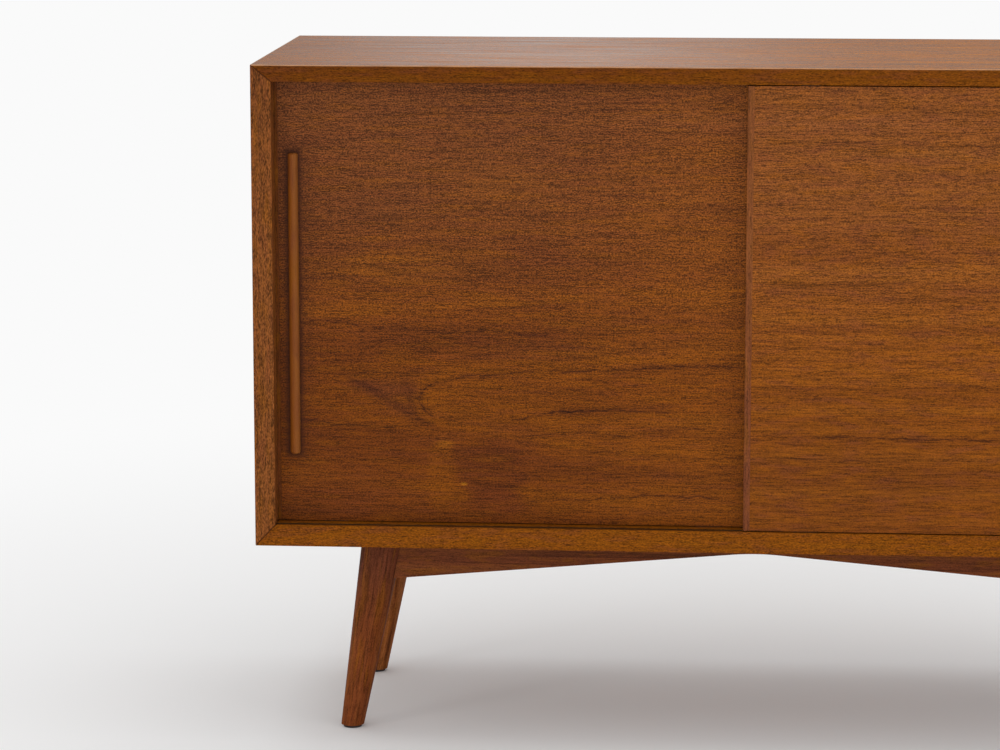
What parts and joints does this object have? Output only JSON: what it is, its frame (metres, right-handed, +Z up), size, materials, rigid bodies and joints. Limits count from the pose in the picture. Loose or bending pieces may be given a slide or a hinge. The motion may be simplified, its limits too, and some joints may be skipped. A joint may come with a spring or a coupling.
{
  "type": "sliding door cabinet",
  "caption": "Low teak cabinet on splayed round legs, with a mitred, bevel-edged case and bypassing doors that slide sideways on tracks over shelved bays.",
  "frame": {"origin": "on the floor, under the middle of the case's width and depth", "axes": "+X to the viewer's right along the doors' travel, +Y from the doors to the back, +Z up"},
  "size_m": [1.22, 0.457, 0.838],
  "materials": {
    "case_teak": "satin clear lacquer over teak with open pores",
    "door_teak": "satin clear lacquer over teak veneer, grain across the door",
    "lipping_teak": "satin clear lacquer",
    "handle_teak": "smooth satin lacquer",
    "leg_teak": "satin clear lacquer, grain along the leg",
    "rail_teak": "satin clear lacquer, grain along the rail",
    "inner_teak": "satin clear lacquer over teak veneer",
    "back_veneer": "thin lacquer over veneered plywood",
    "plywood": "bare birch plywood",
    "hardwood": "bare hardwood",
    "track_plastic": "brown extruded plastic",
    "nylon": "natural nylon",
    "pad_plastic": "dark plastic",
    "shelf_pin_steel": "plated steel",
    "screw_steel": "zinc plated steel"
  },
  "bodies": {
    "case": {"top_panel": "case_teak", "bottom_panel": "case_teak", "left_side_panel": "case_teak", "right_side_panel": "case_teak", "centre_divider": "inner_teak", "left_shelf": "inner_teak", "right_shelf": "inner_teak", "back_panel": "back_veneer", "corner_spline_top_left": "plywood", "corner_spline_top_right": "plywood", "corner_spline_bottom_left": "plywood", "corner_spline_bottom_right": "plywood", "left_shelf_pin_1": "shelf_pin_steel", "left_shelf_pin_2": "shelf_pin_steel", "left_shelf_pin_3": "shelf_pin_steel", "left_shelf_pin_4": "shelf_pin_steel", "right_shelf_pin_1": "shelf_pin_steel", "right_shelf_pin_2": "shelf_pin_steel", "right_shelf_pin_3": "shelf_pin_steel", "right_shelf_pin_4": "shelf_pin_steel", "front_lower_track": "track_plastic", "rear_lower_track": "track_plastic", "front_upper_track": "track_plastic", "rear_upper_track": "track_plastic", "leg_front_left": "leg_teak", "leg_front_right": "leg_teak", "leg_rear_left": "leg_teak", "leg_rear_right": "leg_teak", "front_rail": "rail_teak", "rear_rail": "rail_teak", "left_side_rail": "rail_teak", "right_side_rail": "rail_teak", "foot_pad_front_left": "pad_plastic", "foot_pad_front_right": "pad_plastic", "foot_pad_rear_left": "pad_plastic", "foot_pad_rear_right": "pad_plastic", "corner_brace_front_left": "hardwood", "corner_brace_front_right": "hardwood", "corner_brace_rear_left": "hardwood", "corner_brace_rear_right": "hardwood"},
    "left_door": {"left_door_panel": "door_teak", "left_door_outer_lipping": "lipping_teak", "left_door_inner_lipping": "lipping_teak", "left_door_handle": "handle_teak", "left_door_handle_screw_lower": "screw_steel", "left_door_handle_screw_upper": "screw_steel", "left_door_glide_left": "nylon", "left_door_glide_right": "nylon", "left_door_guide_left": "nylon", "left_door_guide_right": "nylon"},
    "right_door": {"right_door_panel": "door_teak", "right_door_outer_lipping": "lipping_teak", "right_door_inner_lipping": "lipping_teak", "right_door_handle": "handle_teak", "right_door_handle_screw_lower": "screw_steel", "right_door_handle_screw_upper": "screw_steel", "right_door_glide_left": "nylon", "right_door_glide_right": "nylon", "right_door_guide_left": "nylon", "right_door_guide_right": "nylon"}
  },
  "joints": [
    {"name": "left_door_slide", "type": "slide", "parent": "case", "child": "left_door", "axis": [1, 0, 0], "range_m": [0, 0.5715]},
    {"name": "right_door_slide", "type": "slide", "parent": "case", "child": "right_door", "axis": [1, 0, 0], "range_m": [-0.5715, 0]}
  ]
}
____
▶ _PROBLEM_
Using the listing above, reproduce each line without omission.

▶ _CORRECT OUTPUT_
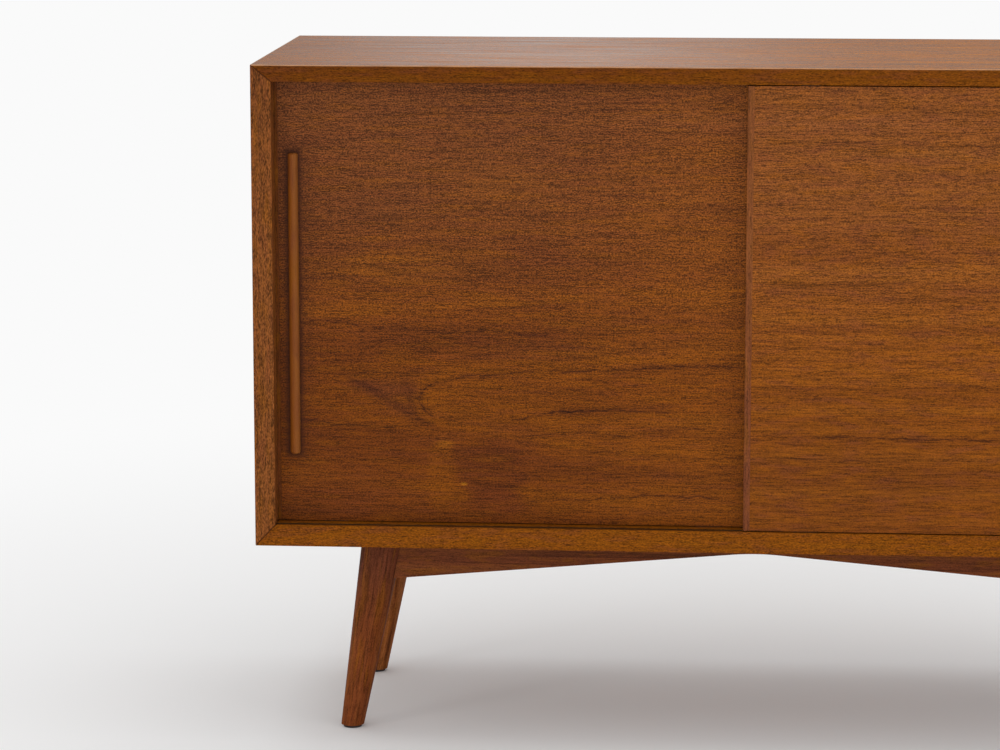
What parts and joints does this object have? Output only JSON: what it is, its frame (metres, right-handed, +Z up), size, materials, rigid bodies and joints. Limits count from the pose in the picture. Loose or bending pieces may be given a slide or a hinge. The motion may be simplified, its limits too, and some joints may be skipped. A joint may come with a spring or a coupling.
{
  "type": "sliding door cabinet",
  "caption": "Low teak cabinet on splayed round legs, with a mitred, bevel-edged case and bypassing doors that slide sideways on tracks over shelved bays.",
  "frame": {"origin": "on the floor, under the middle of the case's width and depth", "axes": "+X to the viewer's right along the doors' travel, +Y from the doors to the back, +Z up"},
  "size_m": [1.22, 0.457, 0.838],
  "materials": {
    "case_teak": "satin clear lacquer over teak with open pores",
    "door_teak": "satin clear lacquer over teak veneer, grain across the door",
    "lipping_teak": "satin clear lacquer",
    "handle_teak": "smooth satin lacquer",
    "leg_teak": "satin clear lacquer, grain along the leg",
    "rail_teak": "satin clear lacquer, grain along the rail",
    "inner_teak": "satin clear lacquer over teak veneer",
    "back_veneer": "thin lacquer over veneered plywood",
    "plywood": "bare birch plywood",
    "hardwood": "bare hardwood",
    "track_plastic": "brown extruded plastic",
    "nylon": "natural nylon",
    "pad_plastic": "dark plastic",
    "shelf_pin_steel": "plated steel",
    "screw_steel": "zinc plated steel"
  },
  "bodies": {
    "case": {"top_panel": "case_teak", "bottom_panel": "case_teak", "left_side_panel": "case_teak", "right_side_panel": "case_teak", "centre_divider": "inner_teak", "left_shelf": "inner_teak", "right_shelf": "inner_teak", "back_panel": "back_veneer", "corner_spline_top_left": "plywood", "corner_spline_top_right": "plywood", "corner_spline_bottom_left": "plywood", "corner_spline_bottom_right": "plywood", "left_shelf_pin_1": "shelf_pin_steel", "left_shelf_pin_2": "shelf_pin_steel", "left_shelf_pin_3": "shelf_pin_steel", "left_shelf_pin_4": "shelf_pin_steel", "right_shelf_pin_1": "shelf_pin_steel", "right_shelf_pin_2": "shelf_pin_steel", "right_shelf_pin_3": "shelf_pin_steel", "right_shelf_pin_4": "shelf_pin_steel", "front_lower_track": "track_plastic", "rear_lower_track": "track_plastic", "front_upper_track": "track_plastic", "rear_upper_track": "track_plastic", "leg_front_left": "leg_teak", "leg_front_right": "leg_teak", "leg_rear_left": "leg_teak", "leg_rear_right": "leg_teak", "front_rail": "rail_teak", "rear_rail": "rail_teak", "left_side_rail": "rail_teak", "right_side_rail": "rail_teak", "foot_pad_front_left": "pad_plastic", "foot_pad_front_right": "pad_plastic", "foot_pad_rear_left": "pad_plastic", "foot_pad_rear_right": "pad_plastic", "corner_brace_front_left": "hardwood", "corner_brace_front_right": "hardwood", "corner_brace_rear_left": "hardwood", "corner_brace_rear_right": "hardwood"},
    "left_door": {"left_door_panel": "door_teak", "left_door_outer_lipping": "lipping_teak", "left_door_inner_lipping": "lipping_teak", "left_door_handle": "handle_teak", "left_door_handle_screw_lower": "screw_steel", "left_door_handle_screw_upper": "screw_steel", "left_door_glide_left": "nylon", "left_door_glide_right": "nylon", "left_door_guide_left": "nylon", "left_door_guide_right": "nylon"},
    "right_door": {"right_door_panel": "door_teak", "right_door_outer_lipping": "lipping_teak", "right_door_inner_lipping": "lipping_teak", "right_door_handle": "handle_teak", "right_door_handle_screw_lower": "screw_steel", "right_door_handle_screw_upper": "screw_steel", "right_door_glide_left": "nylon", "right_door_glide_right": "nylon", "right_door_guide_left": "nylon", "right_door_guide_right": "nylon"}
  },
  "joints": [
    {"name": "left_door_slide", "type": "slide", "parent": "case", "child": "left_door", "axis": [1, 0, 0], "range_m": [0, 0.5715]},
    {"name": "right_door_slide", "type": "slide", "parent": "case", "child": "right_door", "axis": [1, 0, 0], "range_m": [-0.5715, 0]}
  ]
}